Демон повернул голову и посмотрел на меня.
— От этого неприятно щекотно. Не позволяй им расти внутрь.
Он замолчал и переступил лапами, от чего напряглись мускулы на плечах, и вниз посыпалось мелкое каменное крошево.
— У неё их не было совсем. Поэтому я подарил ей свои.
Чудные крылья, наполненные западным ветром.
Тонкие тёмные подтёки тянутся от едва заметных отростков на спине под брюхо.
— И где она? Улетела?
— Она разбилась.
Шершавый, словно изъеденный оспой, камень отдаёт пыльной зеленью. Дождь заливает остроконечные перепончатые уши, стекает по выступающим вперёд широким надбровьям.
— Я должен был не дарить ей крылья, а научить летать. Крылья выросли бы сами.
То ли каменный демон-гаргулья говорит со мной, рассказывая свою историю, то ли это журчит вода в желобе водостока.
А может, все наши сомнения и неуверенность, потеря в себя веры — это перья растущие внутрь?
Ну а "Шуршунчик Оле" из "Тыквенных сказок" полностью осенняя сказка.

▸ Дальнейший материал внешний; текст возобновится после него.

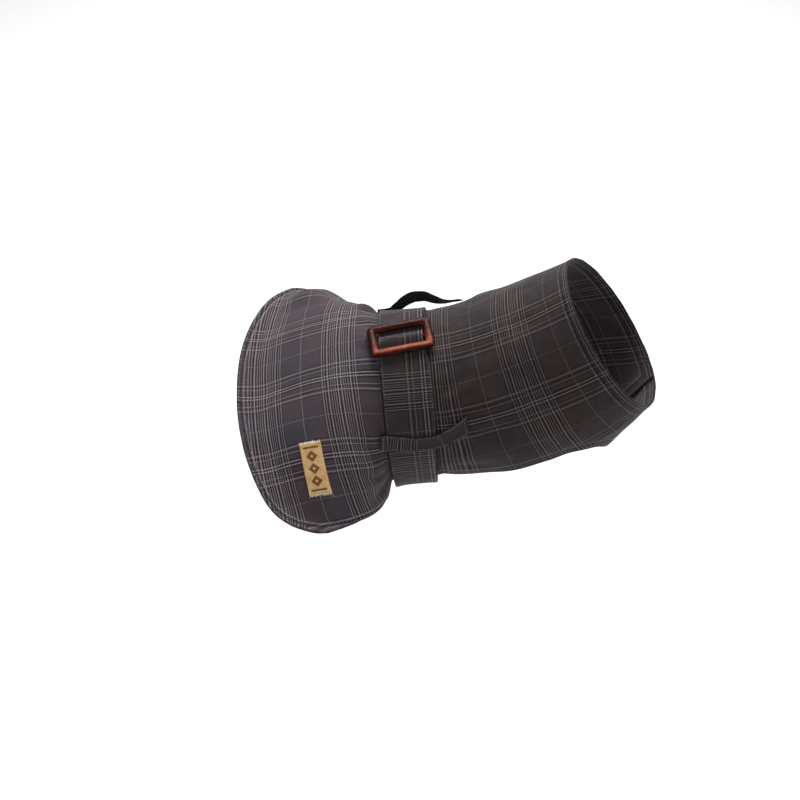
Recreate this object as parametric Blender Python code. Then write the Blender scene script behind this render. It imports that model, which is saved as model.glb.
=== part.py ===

Когда наступает конец сентября, и клён напротив домика Оле начинает желтеть, наступает Время Шуршащих Листьев. Каждый день, ближе к вечеру, Оле достаёт из старого платяного шкафа в прихожей осеннее пальто песочного цвета и зелёный шарфик, надевает поверх ботинок галоши и идёт на прогулку.
Опавшие листья на тротуарах тихо шепчутся под ногами. Шурх-шурх. Оле кажется при этом, что они что-то рассказывают. Оле специально старается загребать галошами листья и выбирает там, где их скопилось больше, у обочины. Шурх-шурх, листья шуршат-шепчут обрадовано громче, что кто-то слушает их истории. Оле прислушивается к их шуршанию так старательно, что кончики чуть заостренных ушей начинают розоветь, а, едва заметные обычно, веснушки на носу-пуговке становятся ярко-золотистыми и разбегаются по пухлым щекам.
А листья шепчут.
Золотистый вечерний свет быстро тает. На улицах, словно нехотя, загораются фонари. Еле тлеющие огоньки быстро набирают силу, и тогда листья, попавшие в круг света, приобретают медовый и багряно-гранатовый оттенок. Оле прислушивается к осенним лиственным сказкам.